Stated problem. Reproduce the top of the data verbatim, through and including the line that contains "rim_edge = 2; // [1:0.1:3]".

___ Given information

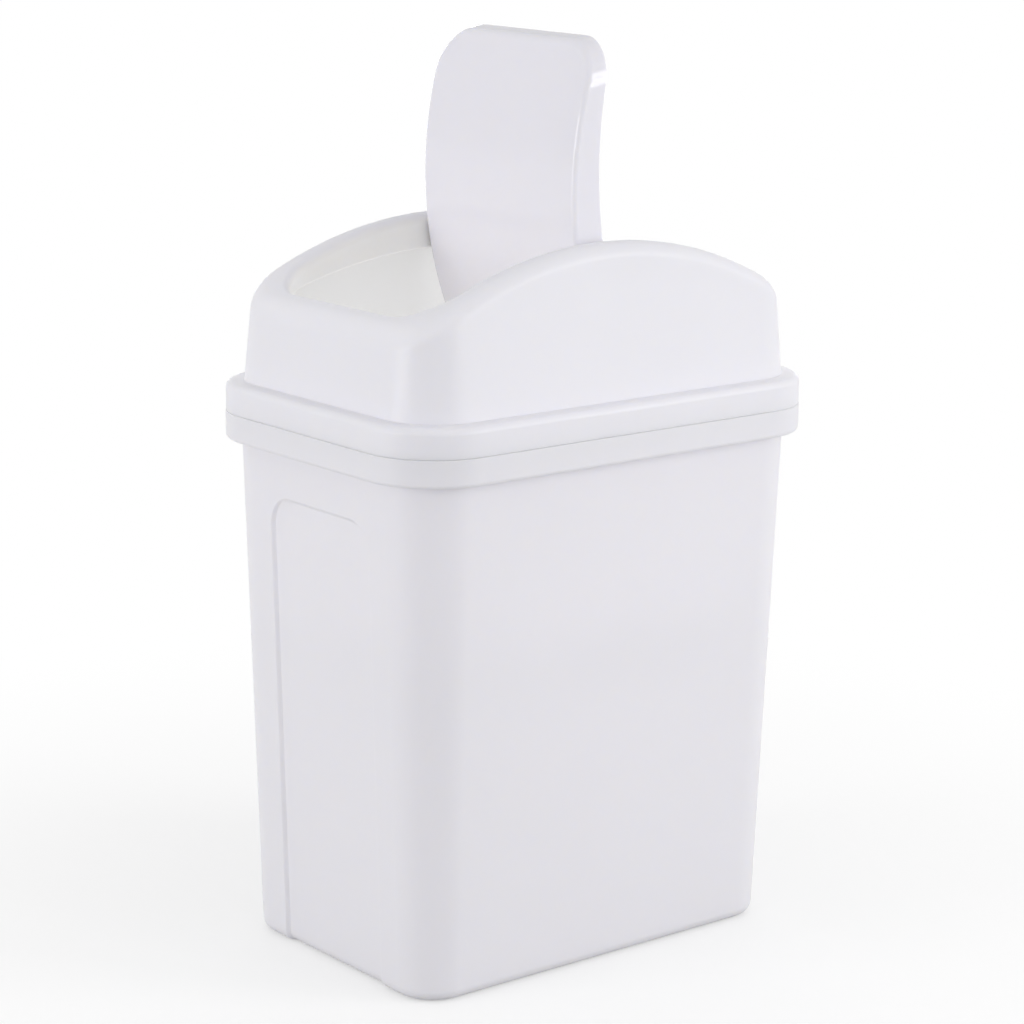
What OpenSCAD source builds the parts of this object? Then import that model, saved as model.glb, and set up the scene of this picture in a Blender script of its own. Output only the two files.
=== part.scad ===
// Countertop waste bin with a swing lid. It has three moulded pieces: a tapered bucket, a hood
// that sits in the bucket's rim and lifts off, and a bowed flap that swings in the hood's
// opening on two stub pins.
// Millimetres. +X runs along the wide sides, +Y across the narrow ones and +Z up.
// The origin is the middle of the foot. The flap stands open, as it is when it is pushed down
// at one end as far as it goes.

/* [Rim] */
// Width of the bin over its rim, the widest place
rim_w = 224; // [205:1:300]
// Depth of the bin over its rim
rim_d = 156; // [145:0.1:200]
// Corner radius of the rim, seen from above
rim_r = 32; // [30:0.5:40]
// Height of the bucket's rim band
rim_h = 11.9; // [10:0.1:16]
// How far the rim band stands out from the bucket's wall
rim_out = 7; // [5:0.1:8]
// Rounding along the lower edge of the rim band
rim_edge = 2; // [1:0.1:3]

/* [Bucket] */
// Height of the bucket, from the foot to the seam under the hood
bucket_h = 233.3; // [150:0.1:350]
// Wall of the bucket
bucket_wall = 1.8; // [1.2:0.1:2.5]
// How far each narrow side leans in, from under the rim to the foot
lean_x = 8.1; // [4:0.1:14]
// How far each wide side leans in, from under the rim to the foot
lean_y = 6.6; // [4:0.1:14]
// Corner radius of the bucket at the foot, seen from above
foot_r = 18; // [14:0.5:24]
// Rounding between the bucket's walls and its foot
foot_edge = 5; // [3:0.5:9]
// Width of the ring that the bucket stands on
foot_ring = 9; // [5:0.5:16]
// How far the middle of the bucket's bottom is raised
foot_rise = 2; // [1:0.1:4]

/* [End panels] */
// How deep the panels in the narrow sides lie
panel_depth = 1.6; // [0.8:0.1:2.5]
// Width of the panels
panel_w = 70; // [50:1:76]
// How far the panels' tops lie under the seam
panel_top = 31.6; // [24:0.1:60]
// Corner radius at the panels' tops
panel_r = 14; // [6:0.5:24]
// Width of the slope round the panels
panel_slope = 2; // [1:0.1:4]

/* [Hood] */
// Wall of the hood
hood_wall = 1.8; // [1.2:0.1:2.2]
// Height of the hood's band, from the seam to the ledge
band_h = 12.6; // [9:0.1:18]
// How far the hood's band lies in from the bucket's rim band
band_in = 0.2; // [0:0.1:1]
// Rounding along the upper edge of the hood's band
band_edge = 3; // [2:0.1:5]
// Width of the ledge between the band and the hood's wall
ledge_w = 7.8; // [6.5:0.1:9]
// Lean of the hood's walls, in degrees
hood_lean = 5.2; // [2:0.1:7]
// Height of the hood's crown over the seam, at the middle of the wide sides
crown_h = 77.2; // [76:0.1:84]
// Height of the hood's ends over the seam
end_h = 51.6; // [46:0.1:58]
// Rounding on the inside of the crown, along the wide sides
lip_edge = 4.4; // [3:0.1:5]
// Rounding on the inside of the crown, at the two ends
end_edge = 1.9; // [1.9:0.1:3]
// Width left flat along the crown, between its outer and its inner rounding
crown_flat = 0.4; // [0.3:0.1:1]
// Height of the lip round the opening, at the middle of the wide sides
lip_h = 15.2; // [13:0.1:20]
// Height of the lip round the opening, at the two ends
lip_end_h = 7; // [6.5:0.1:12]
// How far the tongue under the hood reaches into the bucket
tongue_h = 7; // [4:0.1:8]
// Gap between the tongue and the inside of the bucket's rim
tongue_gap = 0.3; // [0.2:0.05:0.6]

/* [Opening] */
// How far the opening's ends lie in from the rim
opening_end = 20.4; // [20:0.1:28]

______

Solution.
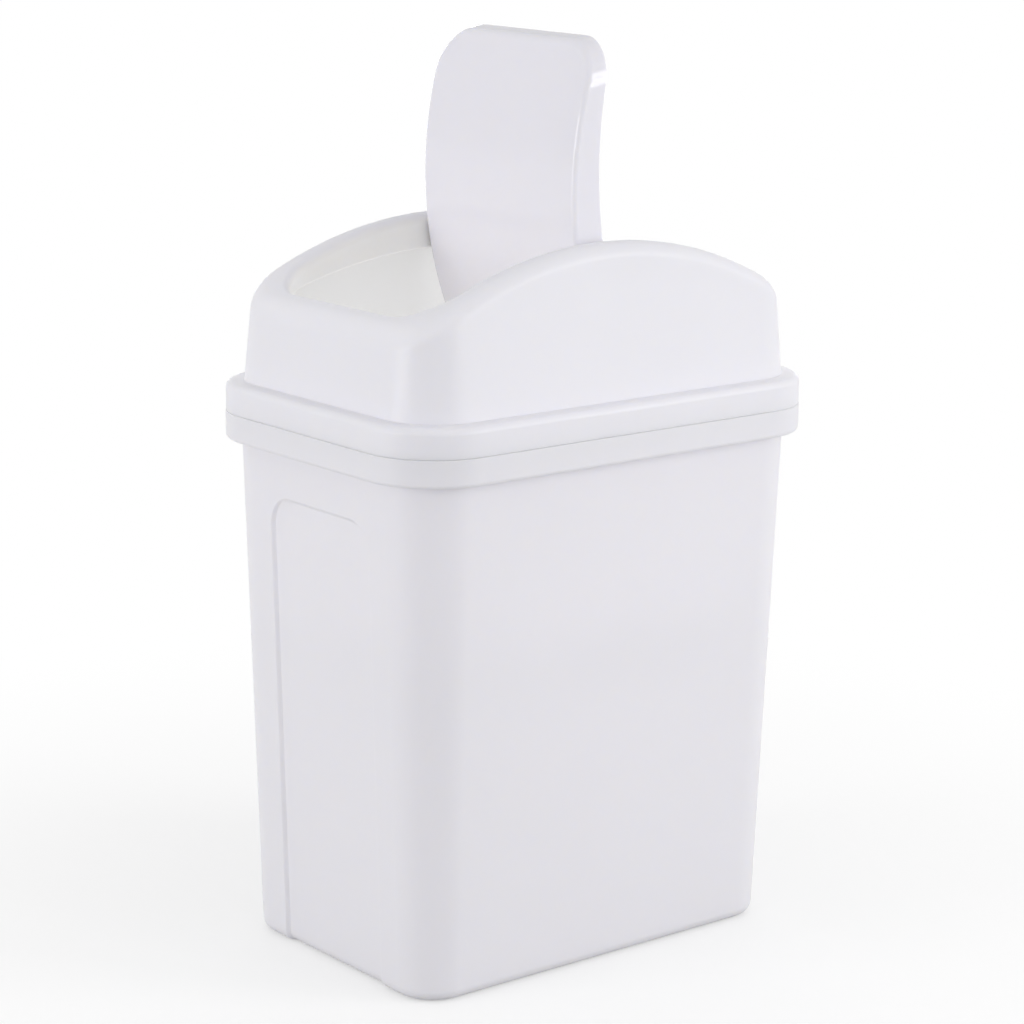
What OpenSCAD source builds the parts of this object? Then import that model, saved as model.glb, and set up the scene of this picture in a Blender script of its own. Output only the two files.
=== part.scad ===
// Countertop waste bin with a swing lid. It has three moulded pieces: a tapered bucket, a hood
// that sits in the bucket's rim and lifts off, and a bowed flap that swings in the hood's
// opening on two stub pins.
// Millimetres. +X runs along the wide sides, +Y across the narrow ones and +Z up.
// The origin is the middle of the foot. The flap stands open, as it is when it is pushed down
// at one end as far as it goes.

/* [Rim] */
// Width of the bin over its rim, the widest place
rim_w = 224; // [205:1:300]
// Depth of the bin over its rim
rim_d = 156; // [145:0.1:200]
// Corner radius of the rim, seen from above
rim_r = 32; // [30:0.5:40]
// Height of the bucket's rim band
rim_h = 11.9; // [10:0.1:16]
// How far the rim band stands out from the bucket's wall
rim_out = 7; // [5:0.1:8]
// Rounding along the lower edge of the rim band
rim_edge = 2; // [1:0.1:3]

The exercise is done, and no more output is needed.